Quenzi Huerman

Personal information
- Full name: Quentin Emeric Huerman
- Date of birth: 21 July 2001 (age 24)
- Place of birth: Vannes, France
- Height: 1.83 m (6 ft 0 in)
- Position: Forward

Team information
- Current team: Louisville City
- Number: 21

Youth career
- 2017–2019: Vannes

College career
- Years: Team / Apps / (Gls)
- 2019–2021: Palm Beach Atlantic Sailfish / 34 / (6)
- 2022: Seton Hall Pirates / 18 / (7)
- 2023: North Carolina Tar Heels / 20 / (10)

Senior career*
- Years: Team / Apps / (Gls)
- 2022–2023: Asheville City SC / 21 / (8)
- 2024–2025: Colorado Springs Switchbacks / 47 / (4)
- 2026–: Louisville City / 0 / (0)

= Quenzi Huerman =

French footballer (born 2001)

Quentin Emeric "Quenzi" Huerman (born 21 July 2001) is a French professional footballer who plays as a forward for Louisville City in the USL Championship.

==Career==
===Youth and college===
Huerman spent two years with local side Vannes OC, also spending a year in the United States as an exchange student at Somerset High School in Kentucky, playing for the high school team, scoring 14 goals in seven appearances. In 2019, he attended Palm Beach Atlantic University to play college soccer, where he went on to score six goals and tally 12 assists in two seasons and was named Sunshine State Conference (SSC) Player of the Year, USC All-American, USC All-South Region, and D2CCA All-South Region. Huerman transferred to Seton Hall University in 2022, netting seven times in 18 games and was All-Big East Conference First Team. He spent his graduate seasons at University of North Carolina at Chapel Hill and earned All-Atlantic Coast Conference (ACC) First Team honors after scoring ten goals in 20 appearances for the Tar Heels.

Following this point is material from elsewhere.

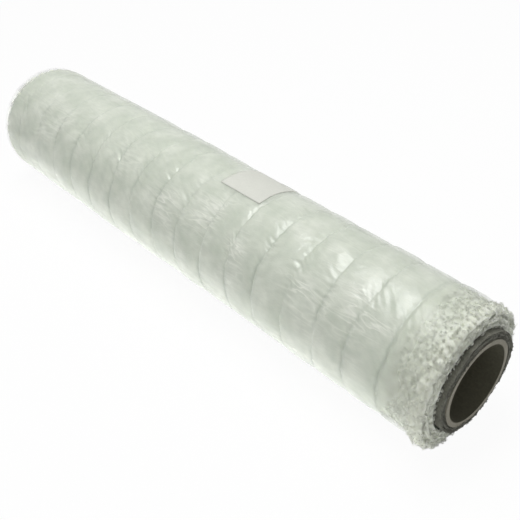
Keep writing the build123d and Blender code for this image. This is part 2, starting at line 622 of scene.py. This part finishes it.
def makeLiner(material):
    bm = bmesh.new()
    low = bm.verts.new((-liner["end"], 0, axisHeight + coreRadius))
    high = bm.verts.new((liner["end"], 0, axisHeight + coreRadius))
    line = bm.edges.new((low, high))
    bmesh.ops.subdivide_edges(bm, edges=[line], cuts=liner["rows"])
    steps = liner["stepsPerTurn"] * liner["plies"]
    made = bmesh.ops.spin(bm, geom=bm.verts[:] + bm.edges[:], cent=(0, 0, axisHeight), axis=(1, 0, 0),
                          angle=2 * math.pi * liner["plies"], steps=steps, use_merge=False, use_duplicate=False)
    perRow = liner["rows"] + 2
    bm.verts.ensure_lookup_table()
    for index, vert in enumerate(bm.verts):
        turn = 2 * math.pi * liner["plies"] * (index // perRow) / steps
        radius = coreRadius + liner["ply"] * (turn / (2 * math.pi)) * 0.97 + 0.15 * mm
        if abs(vert.co.x) > liner["end"] * 0.999:
            uneven = noise.noise(Vector((turn * 1.3, 0, 0))) + 0.5 * noise.noise(Vector((turn * 9.0, 4.0, 0)))
            vert.co.x += math.copysign(liner["ragged"] * (uneven - 0.6), vert.co.x)
            radius += 0.35 * mm * noise.noise(Vector((turn * 3.0, 8.0, 0)))
        radius = min(radius, linerRadius - 0.1 * mm)
        angle = turn + 2.2
        vert.co.y = radius * math.sin(angle)
        vert.co.z = axisHeight + radius * math.cos(angle)
    bmesh.ops.recalc_face_normals(bm, faces=bm.faces[:])
    bmesh.ops.solidify(bm, geom=bm.faces[:], thickness=liner["ply"] * 0.8)
    bmesh.ops.recalc_face_normals(bm, faces=bm.faces[:])
    piece = finishPiece(bm, "liner_turns_sheet", material, ("liner_turns",), smooth=False)
    return piece


def makeLinerFray(sheet, side, name, material, seed):
    # short fibres that stand off the cut edge and the outside of the sheet
    def onEnd(spot):
        return side * spot.x > liner["end"] - 3.5 * mm

    roots = lockRoots(sheet, side, liner["locks"], 0.9 * mm, onEnd, seed)
    bm = makeStrands(name, roots, liner["strands"], seed + 1)
    return finishPiece(bm, name, material, ())


def linerLook():
    look = Look("linerLook")
    spots = look.places()
    speck = look.noiseAt(spots, 900.0, 3.0)
    patches = look.noiseAt(spots, 90.0, 2.0)
    share = (look.span(speck, 0.3, 0.7) * 0.6 + look.span(patches, 0.3, 0.7) * 0.4).clamped()
    return look.surface(
        Base_Color=look.mixColours(share, (0.077, 0.078, 0.061), (0.215, 0.215, 0.178)),
        Roughness=0.9,
        Normal=look.bump(speck, 0.0004, 0.7),
    )


def coreLook():
    look = Look("coreLook")
    spots = look.places()
    centred = look.places(shift=(0.0, 0.0, -axisHeight))
    sideways = look.node("ShaderNodeSeparateXYZ", {}, {0: centred}, output=1)
    upwards = look.node("ShaderNodeSeparateXYZ", {}, {0: centred}, output=2)
    radius = (sideways * sideways + upwards * upwards) ** 0.5
    onRim = look.span(radius, boreRadius + 0.1 * mm, boreRadius + 0.5 * mm)  # 0 in the bore, 1 on its rim; the bore gets painted shade
    plies = look.ridges(look.places(scale=(0.02, 1, 1)), 900.0, 2.0, 1.0)
    pulp = look.noiseAt(spots, 700.0, 4.0)
    stains = look.noiseAt(look.places(scale=(0.4, 1, 1)), 60.0, 3.0)
    share = (look.span(pulp, 0.3, 0.7) * 0.5 + look.span(stains, 0.3, 0.7) * 0.5).clamped()
    # painted shade: the bore is a darker copy of the rim's cardboard colour
    paintedBoreShade = look.mixColours(share, (0.080, 0.077, 0.050), (0.137, 0.131, 0.089))
    rim = look.mixColours((share * 0.7 + plies * 0.3).clamped(), (0.20, 0.188, 0.146), (0.34, 0.322, 0.262))
    return look.surface(
        Base_Color=look.mixColours(onRim, paintedBoreShade, rim),
        Roughness=0.85,
        Normal=look.bump(pulp + plies * 0.5, 0.0003, 0.6),
    )


def makeLabel(material):
    bm = bmesh.new()
    bmesh.ops.create_grid(bm, x_segments=label["cuts"], y_segments=label["cuts"], size=label["side"] / 2)
    for vert in bm.verts:
        along, around = vert.co.x, vert.co.y
        edge = max(abs(along), abs(around)) / (label["side"] / 2)
        corner = abs(along * around) / (label["side"] / 2) ** 2
        lift = label["lift"] * max(corner - 0.6, 0.0) + 0.12 * mm * noise.noise(vert.co / (9 * mm))
        lift += 0.25 * mm * max(edge - 0.85, 0.0)
        angle = label["angle"] + around / filmRadius
        radius = filmRadius + 0.08 * mm + lift
        vert.co = (label["centre"] + along, radius * math.sin(angle), axisHeight + radius * math.cos(angle))
    bmesh.ops.recalc_face_normals(bm, faces=bm.faces[:])
    if bm.faces[:][0].normal.z < 0:
        bmesh.ops.reverse_faces(bm, faces=bm.faces[:])
    bmesh.ops.solidify(bm, geom=bm.faces[:], thickness=label["thick"])
    bmesh.ops.recalc_face_normals(bm, faces=bm.faces[:])
    return finishPiece(bm, "label_paper", material, ("label",), smooth=True)


def labelLook():
    look = Look("labelLook")
    spots = look.places()
    pulp = look.noiseAt(spots, 800.0, 4.0)
    cloud = look.noiseAt(spots, 70.0, 2.0)
    share = (look.span(pulp, 0.3, 0.7) * 0.5 + look.span(cloud, 0.3, 0.7) * 0.5).clamped()
    return look.surface(
        Base_Color=look.mixColours(share, (0.66, 0.67, 0.61), (0.73, 0.74, 0.675)),
        Roughness=0.6,
        Normal=look.bump(pulp, 0.0001, 0.4),
    )


# stage, lamps and camera

stage = {
    "floorSize": 6.0,
    "floorColour": (0.94, 0.94, 0.94, 1),
    "floorGlow": 0.95,  # how much of the floor's white, as the camera sees it, the shadow leaves alone
    "skyHigh": 0.37,
    "skyLow": 0.03,
    "keyAcross": 0.9,
    "keyAlong": 0.4,
    "keyPower": 9.5,
    "keyAim": Vector((0.14, 0.0, 0.09)),
    "keyWay": Vector((-0.22, -0.06, 0.97)),
    "keyDistance": 1.1,
    "glowSpot": Vector((0.0, -0.09, 0.004)),  # a panel on the floor in front of the roll, facing up
    "glowLong": 1.1,
    "glowWide": 0.07,
    "glowPower": 0.13,
    "edgeSpot": Vector((0.0, -0.0525, 0.003)),  # a narrow strip under the front edge of the roll
    "edgeLong": 0.46,
    "edgeWide": 0.045,
    "edgePower": 0.042,
    "endSpot": Vector((1.15, -0.30, 0.42)),  # a soft panel that faces the near end
    "endAim": Vector((0.22, 0.0, 0.05)),
    "endAcross": 0.5,
    "endPower": 1.2,
}


def makeStage():
    bpy.ops.mesh.primitive_plane_add(size=stage["floorSize"], location=(0, 0, 0))
    floor = bpy.context.active_object
    floor.name = "floor"
    look = Look("floorLook")
    seen = look.node("ShaderNodeLightPath", output=0)
    mirrored = look.node("ShaderNodeLightPath", output=3)
    through = look.node("ShaderNodeLightPath", output=6)
    paint = look.node("ShaderNodeBsdfDiffuse", {}, {"Color": stage["floorColour"]})
    glow = look.node("ShaderNodeEmission", {}, {"Color": (1, 1, 1, 1), "Strength": 1.0})
    share = (seen + mirrored + through).clamped() * stage["floorGlow"]
    mixed = look.node("ShaderNodeMixShader", {}, {0: share, 1: paint, 2: glow})
    look.node("ShaderNodeOutputMaterial", {}, {"Surface": mixed})
    floor.data.materials.append(look.material)

    world = bpy.data.worlds.new("paleRoom")
    scene.world = world
    world.use_nodes = True
    sky = Look.__new__(Look)
    sky.tree = world.node_tree
    sky.tree.nodes.clear()
    seen = sky.node("ShaderNodeLightPath", output=0)
    mirrored = sky.node("ShaderNodeLightPath", output=3)
    through = sky.node("ShaderNodeLightPath", output=6)
    share = (seen + mirrored + through).clamped()
    way = sky.node("ShaderNodeTexCoord", output=0)
    upwards = sky.node("ShaderNodeSeparateXYZ", {}, {0: way}, output=2).clamped()
    glow = upwards * (stage["skyHigh"] - stage["skyLow"]) + stage["skyLow"]
    strength = share + (1.0 - share) * glow
    back = sky.node("ShaderNodeBackground", {}, {"Color": (1, 1, 1, 1), "Strength": strength})
    sky.node("ShaderNodeOutputWorld", {}, {"Surface": back})

    way = stage["keyWay"].normalized()
    addLamp("key", stage["keyAim"] + way * stage["keyDistance"], way, stage["keyAcross"], stage["keyAlong"], stage["keyPower"])
    addLamp("glow", stage["glowSpot"], Vector((0, 0, -1)), stage["glowLong"], stage["glowWide"], stage["glowPower"])
    addLamp("edge", stage["edgeSpot"], Vector((0, 0, -1)), stage["edgeLong"], stage["edgeWide"], stage["edgePower"])
    back = stage["endSpot"] - stage["endAim"]
    addLamp("end", stage["endSpot"], back, stage["endAcross"], stage["endAcross"], stage["endPower"])


def addLamp(name, spot, back, across, along, power):
    lamp = bpy.data.lights.new(name, "AREA")
    lamp.shape = "RECTANGLE"
    lamp.size = across
    lamp.size_y = along
    lamp.energy = power
    made = bpy.data.objects.new(name, lamp)
    made.location = spot
    made.rotation_euler = (-back).to_track_quat("-Z", "Y").to_euler()
    made.visible_camera = False
    scene.collection.objects.link(made)


camera = {
    "spot": Vector((0.3801, -0.3144, 0.3801)),
    "azimuth": math.radians(46.74),
    "elevation": math.radians(36.93),
    "focalPixels": 822.0,
    "frame": 520,
}


def makeCamera():
    data = bpy.data.cameras.new("camera")
    data.sensor_width = 36.0
    data.lens = 36.0 * camera["focalPixels"] / camera["frame"]
    made = bpy.data.objects.new("camera", data)
    made.location = camera["spot"]
    made.rotation_euler = (math.pi / 2 - camera["elevation"], 0.0, camera["azimuth"])
    scene.collection.objects.link(made)
    scene.camera = made


scene.view_settings.view_transform = "Standard"
makeCamera()
makeStage()
print("camera and stage placed")

fleeceUnderFilm = fleeceLook("fleeceLook", (0.86, 0.885, 0.785), (0.73, 0.765, 0.66), 260.0)
body = makeFleece(fleeceUnderFilm)
print("fleece made", len(body.data.polygons))
pileLook = fleeceLook("pileLook", (0.875, 0.89, 0.795), (0.785, 0.81, 0.71), 500.0)
nearPile = makePile(body, 1, "fleece_pile_near", pileLook, 31)
farPile = makePile(body, -1, "fleece_pile_far", pileLook, 47)
print("fleece pile made", len(nearPile.data.polygons), len(farPile.data.polygons))
skin = makeFilm(filmLook())
print("film made", len(skin.data.polygons))
linerFinish = linerLook()
sheet = makeLiner(linerFinish)
makeLinerFray(sheet, 1, "liner_fray_near", linerFinish, 61)
makeLinerFray(sheet, -1, "liner_fray_far", linerFinish, 67)
makeLabel(labelLook())
for node in [o for o in bpy.data.objects if o.name == "core_tube"]:
    node.data.materials.clear()
    node.data.materials.append(coreLook())
print("liner, label and core finished")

Huerman also spent two seasons with USL League Two side Asheville City SC, netting nine times in 23 regular season and playoff fixtures across the 2022 and 2023 seasons. In 2023, he was named USL League Two South Central Divisional Player of the Year.

===Professional===
On 10 January 2024, it was announced Huerman would sign his first professional contract with USL Championship side Colorado Springs Switchbacks for the upcoming 2024 season. On 9 December 2025, it was announced Huerman would sign with USL Championship side Louisville City on a two-year deal.